The Clauses That Deserve Luxury-Level Attention

The first question is whether assignment is permitted at all. Some agreements may prohibit assignment except in narrow circumstances. Others may allow it only with the seller’s or developer’s consent. Consent language matters. A buyer should understand whether approval can be withheld broadly, whether defined standards apply, and whether the process has a clear timeline.

The second issue is cost. Assignment may involve fees, administrative charges, legal expenses, or other conditions. In the ultra-premium segment, even a modest percentage or fixed fee can become meaningful. The buyer should know whether the right remains commercially useful after costs are included.

The third issue is timing. A right that expires too early may not help a seasonal buyer who needs flexibility closer to closing. Conversely, a right that requires notice during a narrow window can be missed if advisors are not aligned. The best standard is not simply whether assignment is mentioned, but whether it is usable within the buyer’s actual life.

The fourth issue is identity. Some buyers want the ability to assign to a trust, entity, family member, or affiliate for estate, privacy, liability, or planning reasons. That is different from assigning to an unrelated third-party purchaser. A sophisticated review separates internal planning flexibility from resale-style assignment, because the contract may treat those categories differently.

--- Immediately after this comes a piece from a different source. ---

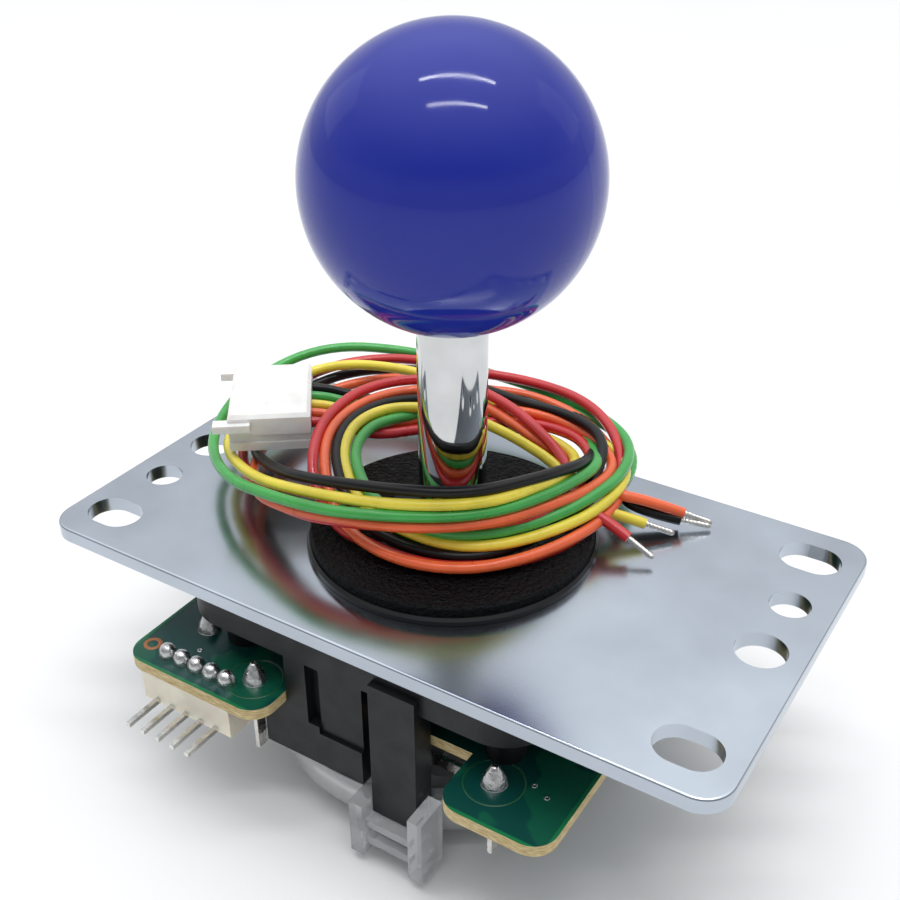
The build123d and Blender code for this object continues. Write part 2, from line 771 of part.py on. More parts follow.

The fifth issue is marketing. Even where an assignment is possible, there may be limits on advertising, pricing, broker participation, public promotion, or access to project materials. A buyer who assumes assignment functions like an ordinary resale may be disappointed. The more discreet and valuable the property, the more important it is to understand how a potential transfer can actually be handled.

How Assignment Strategy Changes by Property Type

Not every South Florida purchase calls for the same assignment standard. A trophy oceanfront condominium, a boutique building, an urban branded residence, and a private waterfront home can each carry different practical considerations. The contract should match the intended use, the timeline, and the buyer’s tolerance for illiquidity.

In a highly amenitized condominium, assignment provisions may intersect with developer controls, association materials, purchaser approvals, deposit schedules, and closing procedures. A seasonal buyer should ask whether the right is merely theoretical or whether it has a clear path from request to approval.

In a boutique project, scarcity may make flexibility more valuable, but it may also come with tighter controls. Buyers who prioritize privacy may welcome those controls, provided they understand them at the outset. The question is not whether restrictions are good or bad. The question is whether they fit the buyer’s plan.

In a single-family or estate context, assignment may be less about project rules and more about the negotiated purchase contract, inspection periods, financing, title, and closing logistics. The buyer’s advisory team should still examine whether the contract allows a transfer to a related entity or successor purchaser if the ownership strategy changes.

The lesson is simple: assignment language should never be copied from one transaction to another without scrutiny. South Florida’s luxury market is not one market. A Brickell pied-à-terre, a waterfront second home, and a low-density coastal residence can each require a different form of flexibility.

A More Discreet Standard for Optionality

For seasonal buyers, the highest standard is not maximum freedom at any cost. It is controlled optionality. The buyer wants enough flexibility to respond to a change in plans without undermining the transaction, creating unnecessary friction, or signaling uncertainty.

That requires a careful conversation before signing. Who may receive an assignment? When is consent required? What fees apply? Are deposits transferable? Are there blackout periods? Can the buyer assign to a trust or entity? Are there confidentiality obligations? What happens if the proposed assignee is not approved? These are practical questions, not abstract legal concerns.

The most elegant purchases often feel calm because the difficult questions were handled early. Seasonal buyers should expect their advisors to review assignment rights with the same seriousness applied to views, finishes, parking, services, and closing costs. Optionality is part of the asset experience.

A buyer who intends to hold for years may still need assignment flexibility. Plans change. Families evolve. Capital priorities shift. Travel patterns adjust. A contract that anticipates change can protect both the buyer’s discretion and the integrity of the purchase.

FAQs

  • What is an assignment right in a residential purchase contract? It is a contractual right that may allow a buyer to transfer the purchase agreement to another buyer before closing, subject to the agreement’s terms.

  • Why does assignment matter more for seasonal buyers? Seasonal buyers often manage decisions from multiple locations, so timing, notice, and approval requirements can affect their practical flexibility.

  • Is assignment automatically allowed in South Florida luxury contracts? No. It depends on the specific contract, and some agreements restrict or prohibit assignment unless certain conditions are satisfied.

  • Can assignment rights help with family or estate planning? They can, if the contract allows transfers to trusts, entities, affiliates, or family members in the manner the buyer needs.

  • Are assignment rights the same as a resale right? Not necessarily. Assignment transfers a contract position before closing, while resale usually refers to selling an owned property after closing.

  • Should a buyer negotiate assignment language before signing? Yes. The most useful time to address assignment is before deposits are committed and before the contract becomes difficult to change.

  • What costs can affect the value of an assignment right? Fees, legal costs, administrative charges, consent conditions, and timing limits can all influence whether the right is truly useful.

  • Can a developer or seller require approval of the new buyer? Many contracts may require consent or approval, so the buyer should understand the standard, process, and timeline before relying on the right.

  • Does assignment language matter if the buyer expects to close? Yes. Even committed buyers may need flexibility if travel, family, financing, ownership structure, or portfolio priorities change.

  • Who should review assignment provisions for a seasonal buyer? A qualified real estate attorney and experienced advisor should review the contract in the context of the buyer’s ownership and exit strategy.